- [Your task]
Every line in the listing is to be echoed verbatim.

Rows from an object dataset
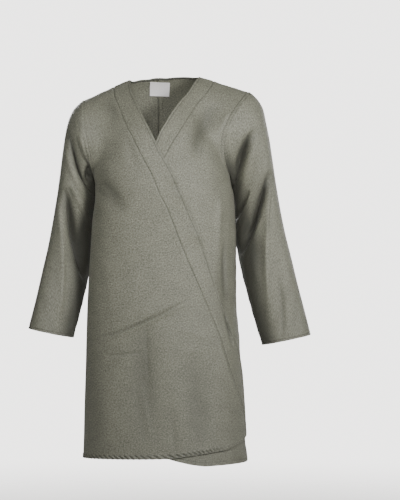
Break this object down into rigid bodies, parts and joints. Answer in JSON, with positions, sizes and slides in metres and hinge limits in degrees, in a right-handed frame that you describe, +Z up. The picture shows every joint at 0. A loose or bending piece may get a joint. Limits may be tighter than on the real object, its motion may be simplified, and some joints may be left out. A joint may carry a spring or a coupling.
{
  "type": "wrap coat",
  "caption": "Knee-length wool wrap coat, hollow as worn: lapped fronts with bands along their edges, set-in long sleeves, V neck and open hem.",
  "frame": {"origin": "midway between the wearer's shoulders, at mid-shoulder height, where the wearer holds the coat up", "axes": "+Z up along the coat's length, the front towards -Y, +X towards the wearer's left, so the right front laps over towards +X"},
  "size_m": [0.761, 0.2829, 1.0416],
  "materials": {
    "wool": "woven grey-green wool, soft and dull",
    "binding": "darker turned edge, dull",
    "label": "white woven tape, smooth"
  },
  "bodies": {
    "root": {"left_back": "wool", "right_back": "wool", "left_front": "wool", "left_front_band": "wool", "right_front": "wool", "right_front_band": "wool", "left_sleeve": "wool", "right_sleeve": "wool", "neck_binding": "binding", "neck_label": "label"}
  },
  "joints": []
}
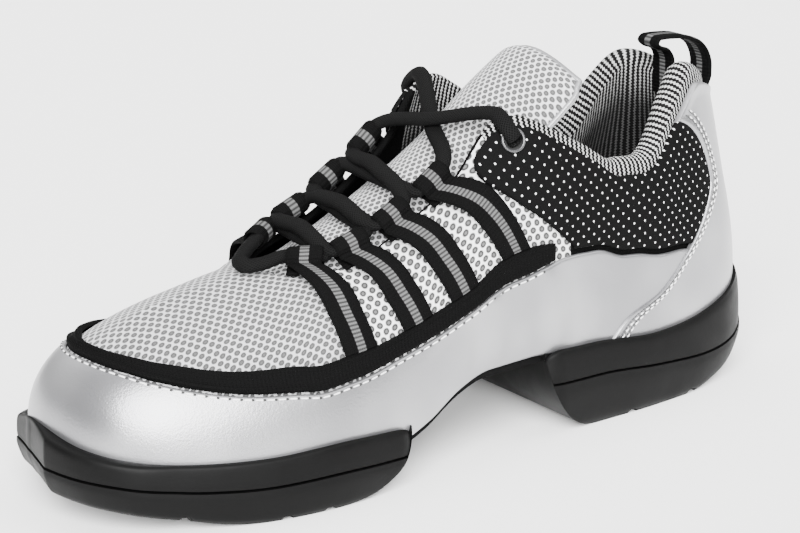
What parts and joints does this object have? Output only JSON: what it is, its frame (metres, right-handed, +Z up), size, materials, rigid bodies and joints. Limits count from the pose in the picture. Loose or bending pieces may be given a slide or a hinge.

- [Completed exercise]
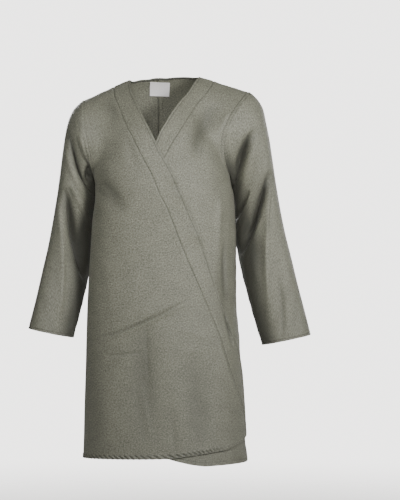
Break this object down into rigid bodies, parts and joints. Answer in JSON, with positions, sizes and slides in metres and hinge limits in degrees, in a right-handed frame that you describe, +Z up. The picture shows every joint at 0. A loose or bending piece may get a joint. Limits may be tighter than on the real object, its motion may be simplified, and some joints may be left out. A joint may carry a spring or a coupling.
{
  "type": "wrap coat",
  "caption": "Knee-length wool wrap coat, hollow as worn: lapped fronts with bands along their edges, set-in long sleeves, V neck and open hem.",
  "frame": {"origin": "midway between the wearer's shoulders, at mid-shoulder height, where the wearer holds the coat up", "axes": "+Z up along the coat's length, the front towards -Y, +X towards the wearer's left, so the right front laps over towards +X"},
  "size_m": [0.761, 0.2829, 1.0416],
  "materials": {
    "wool": "woven grey-green wool, soft and dull",
    "binding": "darker turned edge, dull",
    "label": "white woven tape, smooth"
  },
  "bodies": {
    "root": {"left_back": "wool", "right_back": "wool", "left_front": "wool", "left_front_band": "wool", "right_front": "wool", "right_front_band": "wool", "left_sleeve": "wool", "right_sleeve": "wool", "neck_binding": "binding", "neck_label": "label"}
  },
  "joints": []
}
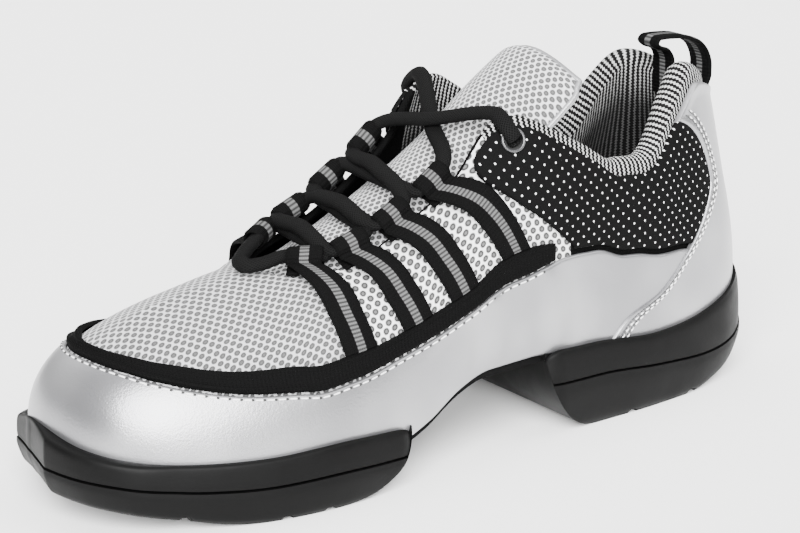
What parts and joints does this object have? Output only JSON: what it is, its frame (metres, right-handed, +Z up), size, materials, rigid bodies and joints. Limits count from the pose in the picture. Loose or bending pieces may be given a slide or a hinge.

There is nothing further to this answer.